Every sound you hear consists of one or more sine waves (single frequencies, or “notes”). The unit “Hz” (Hertz) describes the frequency of the wave (“speed” or wavelength). The lower the note or tone, the lower the frequency. So, for example, 50Hz is a lower note or tone than 500Hz.

Many frequencies together build the frequency spectrum of a signal, or the spectrum a certain piece of gear is able to process or reproduce. Or the frequency spectrum of human hearing, for example. We can properly hear frequencies from about 20Hz to 20kHz when we are young and the older we get the upper limit gets lower.

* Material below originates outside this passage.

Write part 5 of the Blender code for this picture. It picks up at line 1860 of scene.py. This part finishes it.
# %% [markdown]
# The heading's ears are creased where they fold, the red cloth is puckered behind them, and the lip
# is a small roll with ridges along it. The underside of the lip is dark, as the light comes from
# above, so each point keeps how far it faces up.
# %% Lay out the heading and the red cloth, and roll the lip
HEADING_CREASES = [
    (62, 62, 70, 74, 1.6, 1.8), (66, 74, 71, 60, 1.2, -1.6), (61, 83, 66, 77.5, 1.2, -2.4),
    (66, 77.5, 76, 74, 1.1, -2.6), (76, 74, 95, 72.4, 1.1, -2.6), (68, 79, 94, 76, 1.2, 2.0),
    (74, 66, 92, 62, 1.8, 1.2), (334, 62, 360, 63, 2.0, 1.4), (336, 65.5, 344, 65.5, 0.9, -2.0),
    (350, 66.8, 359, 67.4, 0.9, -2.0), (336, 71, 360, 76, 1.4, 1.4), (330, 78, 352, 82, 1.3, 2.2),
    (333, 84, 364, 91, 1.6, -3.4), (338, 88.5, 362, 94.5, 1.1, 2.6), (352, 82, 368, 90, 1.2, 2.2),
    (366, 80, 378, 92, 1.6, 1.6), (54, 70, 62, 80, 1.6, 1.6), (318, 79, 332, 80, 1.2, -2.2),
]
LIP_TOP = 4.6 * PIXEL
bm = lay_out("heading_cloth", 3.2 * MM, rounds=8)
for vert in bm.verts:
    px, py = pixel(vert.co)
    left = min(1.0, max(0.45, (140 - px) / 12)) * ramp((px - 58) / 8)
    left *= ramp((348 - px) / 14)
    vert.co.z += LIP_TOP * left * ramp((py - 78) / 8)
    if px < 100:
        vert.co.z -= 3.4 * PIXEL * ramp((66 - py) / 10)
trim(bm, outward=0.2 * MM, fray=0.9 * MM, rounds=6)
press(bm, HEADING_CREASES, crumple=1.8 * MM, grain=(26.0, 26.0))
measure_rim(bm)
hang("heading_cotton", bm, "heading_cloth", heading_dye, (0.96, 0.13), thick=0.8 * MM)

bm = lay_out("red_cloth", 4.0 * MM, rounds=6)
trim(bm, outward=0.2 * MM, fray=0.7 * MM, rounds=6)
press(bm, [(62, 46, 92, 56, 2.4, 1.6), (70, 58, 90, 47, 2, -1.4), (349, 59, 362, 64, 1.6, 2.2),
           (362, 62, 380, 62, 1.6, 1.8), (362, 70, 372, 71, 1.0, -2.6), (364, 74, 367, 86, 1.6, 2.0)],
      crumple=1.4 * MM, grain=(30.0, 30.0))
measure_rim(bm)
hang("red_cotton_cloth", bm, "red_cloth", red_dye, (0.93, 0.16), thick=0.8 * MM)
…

So depending on your age, you might only be able to hear up to 16kHz or even less. “1kHz” (Kilohertz) means “1000Hz”. So, when you look at a spectrum analyzer in your recording software, it will most likely show you a spectrum from 20Hz (or 10Hz) to 20kHz for that exact reason. This spectrum is relevant to music production, because that’s what we can actually hear. Everything above that is for dogs and bats (ultrasonics) and everything below that (infrasonics) can make you feel sick, if it’s loud enough, or be an indicator for an earthquake, but it won’t help your music much and speakers can’t reproduce it correctly, anyways. 

Transients

A transient is the very beginning, the “attack” of a sound. This could be the initial stick attack of a snare drum hit, or the pick attack of a guitar note, or the hard, plosive sounds of a vocal, like “t”, “p”, “k”, etc. If you tame or cut off a transient, the sound becomes “round” and soft. If you increase the volume of the transient, the sound becomes “hard” and “direct”. 

Attack 

Attack is used to describe the transient of a sound, the “hardness” of a sound.

It can also mean the time a device takes to reach a certain level of processing. Fast Attack: Device reacts quickly. Slow attack: Device takes some time to fully process an incoming signal. 

Sustain

Sustain describes the “end” or decay of a signal or sound. The ringing of a drum, or a guitar note that is being held and slowly fades away.